#### What you should do:
Copy, in full, each line of the material that holds the word "context".
>>>
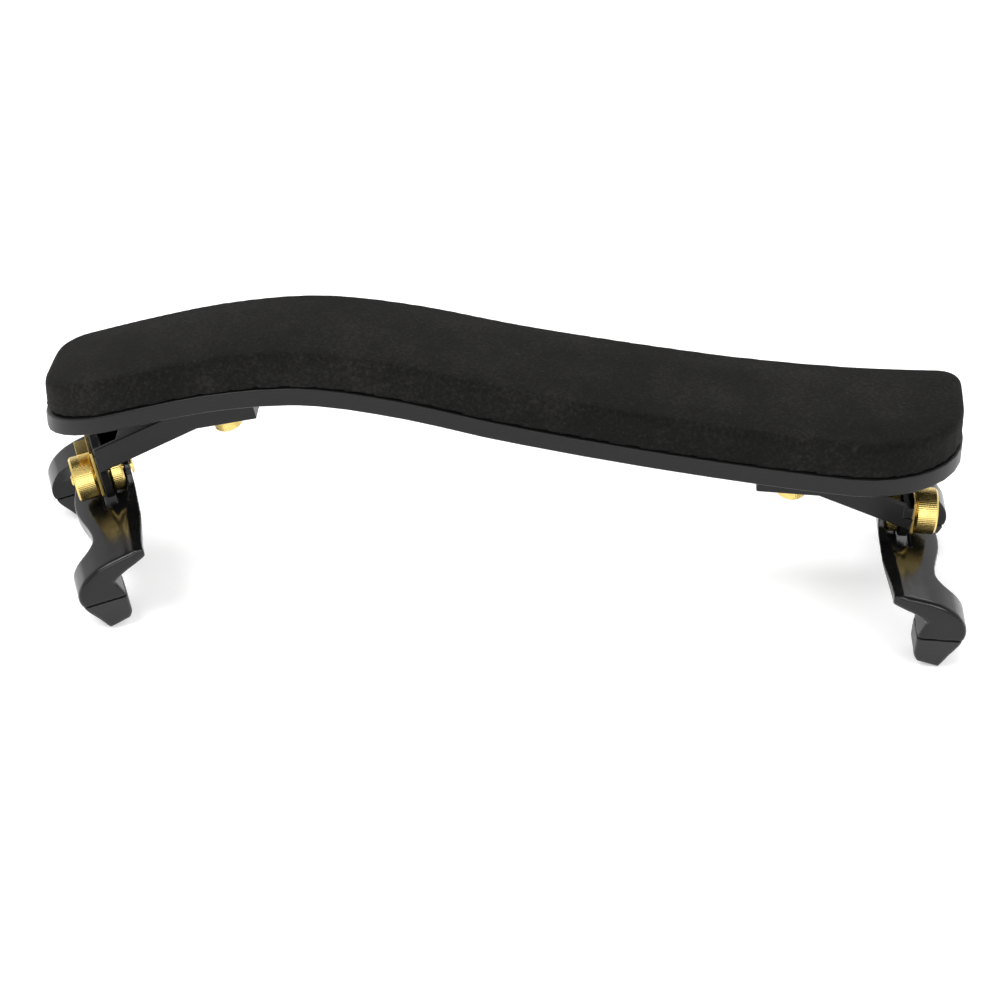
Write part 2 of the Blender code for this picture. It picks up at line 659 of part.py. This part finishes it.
# ---------------------------------------------------------------- assembly
def build_side(side):
    turn, screw_x, (stud_x, stud_y, stud_z), yaw, tilt, travel = SIDES[side]
    outward = cos(turn)
    step = 1 * MM
    slope = atan((underside(outward * (screw_x - step)) - underside(outward * (screw_x + step))) / (2 * step))
    facing = Matrix.Rotation(turn, 4, "Z")
    aim = atan(outward * stud_y / (stud_x - screw_x))  # the arm is swivelled to point at its stud
    clamp_axis = (Matrix.Translation((outward * screw_x, 0, underside(outward * screw_x)))
                  @ facing @ Matrix.Rotation(slope, 4, "Y") @ Matrix.Rotation(aim, 4, "Z"))
    stud_axis = (Matrix.Translation((outward * stud_x, stud_y, stud_z)) @ facing
                 @ Matrix.Rotation(yaw, 4, "Z") @ Matrix.Rotation(tilt, 4, "Y"))
    arm_frame = empty(side + "_clamp_axis", root, clamp_axis)
    stud_frame = empty(side + "_stud_axis", root, stud_axis)
    seen = clamp_axis.inverted() @ stud_axis.translation
    reach = seen.x
    rise = FOOT_TOP - (reach - FOOT_OUTER) * tan(DROOP[side]) - seen.z - 0.3 * MM
    make_clamp(side, arm_frame)
    make_arm(side, arm_frame, stud_frame, reach, rise, travel)
    make_slot_parts(side, stud_frame, rise, travel)
    make_turning_parts(side, stud_frame)
    make_leg(side, stud_frame)


for name in SIDES:
    build_side(name)
place(root, base_plate, foam_pad)
for change in base_plate.modifiers:
    change.object.parent = bpy.data.objects[change.object.name.split("_")[0] + "_clamp_axis"]


def centre_on_origin():
    """Moves the whole rest so that its soles stand on the floor, under the middle of its box."""
    bpy.context.view_layer.update()
    graph = bpy.context.evaluated_depsgraph_get()
    low, high = Vector((1e9, 1e9, 1e9)), Vector((-1e9, -1e9, -1e9))
    for piece in parts.objects:
        if piece.type != "MESH":
            continue
        seen = piece.evaluated_get(graph)
        for vertex in seen.data.vertices:
            point = seen.matrix_world @ vertex.co
            low = Vector(map(min, low, point))
            high = Vector(map(max, high, point))
    root.location = (-(low.x + high.x) / 2, -(low.y + high.y) / 2, -low.z)


centre_on_origin()
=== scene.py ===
"""Looks of the violin shoulder rest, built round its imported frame.

The foam pad is rebuilt as a soft crowned piece with a suede-like surface, and the six knurled brass pieces
are turned again with a finer knurl. The other CAD pieces keep their own meshes, and modifiers soften the
edges of the moulded and stamped ones. Every piece has a procedural material: napped foam, satin or glossy
plastic, brass, or rubber.
"""

import bisect
import json
import math

import bmesh
import bpy
from mathutils import Matrix, Vector, noise
from mathutils.kdtree import KDTree


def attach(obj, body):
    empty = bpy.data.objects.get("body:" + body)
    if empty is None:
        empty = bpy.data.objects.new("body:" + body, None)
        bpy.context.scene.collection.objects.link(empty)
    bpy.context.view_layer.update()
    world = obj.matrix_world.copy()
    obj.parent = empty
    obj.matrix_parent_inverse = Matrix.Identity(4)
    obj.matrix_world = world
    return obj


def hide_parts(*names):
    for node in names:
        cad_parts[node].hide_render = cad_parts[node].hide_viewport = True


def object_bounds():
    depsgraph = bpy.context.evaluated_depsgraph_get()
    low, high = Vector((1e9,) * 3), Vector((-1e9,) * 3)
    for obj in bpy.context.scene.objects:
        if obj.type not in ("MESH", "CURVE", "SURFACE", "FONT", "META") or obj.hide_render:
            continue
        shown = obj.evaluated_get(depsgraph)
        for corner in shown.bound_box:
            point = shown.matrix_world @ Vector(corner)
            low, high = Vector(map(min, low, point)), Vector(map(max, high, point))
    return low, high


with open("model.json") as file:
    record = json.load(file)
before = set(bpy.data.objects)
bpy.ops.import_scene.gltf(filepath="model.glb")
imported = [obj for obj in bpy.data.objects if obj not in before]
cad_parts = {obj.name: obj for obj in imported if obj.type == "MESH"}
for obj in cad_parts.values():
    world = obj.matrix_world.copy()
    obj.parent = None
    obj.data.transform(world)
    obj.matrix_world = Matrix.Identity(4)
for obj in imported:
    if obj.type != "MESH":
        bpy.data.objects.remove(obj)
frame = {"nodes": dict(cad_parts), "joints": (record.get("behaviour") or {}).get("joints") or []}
CAD_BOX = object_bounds()

MM = 0.001
WELD_DISTANCE = 0.01 * MM
SMOOTHING_FACTOR = 0.5  # how far each pass moves a corner towards the middle of its neighbours
NOISE_RANGE = (0.3, 0.7)  # the middle range of a noise texture's values

# Foam pad
PAD_VOXEL = 0.75 * MM
PAD_SOFTENING = 4  # smoothing passes that round the moulded edges
PAD_FOOT = 3 * MM  # height over which the smoothing fades towards the bonded edge
PAD_CROWN = 0.7 * MM  # how far the middle of the pad stands above its edge
PAD_SHOULDER = 7 * MM  # distance over which the crown rises
PAD_UNEVENNESS = 0.22 * MM
PAD_UNEVEN_SIZE = 34 * MM
PAD_EDGE_WAVER = 0.12 * MM
PAD_WAVER_SIZE = 12 * MM
PAD_SEATING = 0.15 * MM  # the bonded face sits this much closer to the plate than its CAD solid
PAD_SQUARING = 0.8  # share of the CAD solid's lower rounding that is filled out
CAD_ROUNDING = 1.8 * MM  # of the edges of the pad's CAD solid

# How upright a face's normal is: its Z component, or for SIDEWAYS its length in plan
FACES_DOWN = -0.9
OUTLINE_TILT = 0.35
SIDE_TILT = 0.5
SIDEWAYS = 0.25

# Fine knurling on the brass pieces
TOOTH_PITCH = 0.56 * MM
TOOTH_DEPTH = 0.06 * MM
STEPS_PER_TOOTH = 4
CHAMFER = 0.55 * MM
LAND = 0.5 * MM  # flat ring between a disc's chamfer and the dish in its face
DISH_DEPTH = 0.35 * MM
HUB = 1.0 * MM  # width of the flat ring round a disc's bore
SCREW_TIP = 0.4 * MM
HEAD_SHARE = 0.7  # corners further out than this share of the radius belong to the knurled head
HEAD_MARGIN = 0.1 * MM  # corners further than this beyond the head belong to the shank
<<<
#### Answer to this exercise:
    bpy.context.view_layer.update()
    graph = bpy.context.evaluated_depsgraph_get()
        bpy.context.scene.collection.objects.link(empty)
    bpy.context.view_layer.update()
    depsgraph = bpy.context.evaluated_depsgraph_get()
    for obj in bpy.context.scene.objects:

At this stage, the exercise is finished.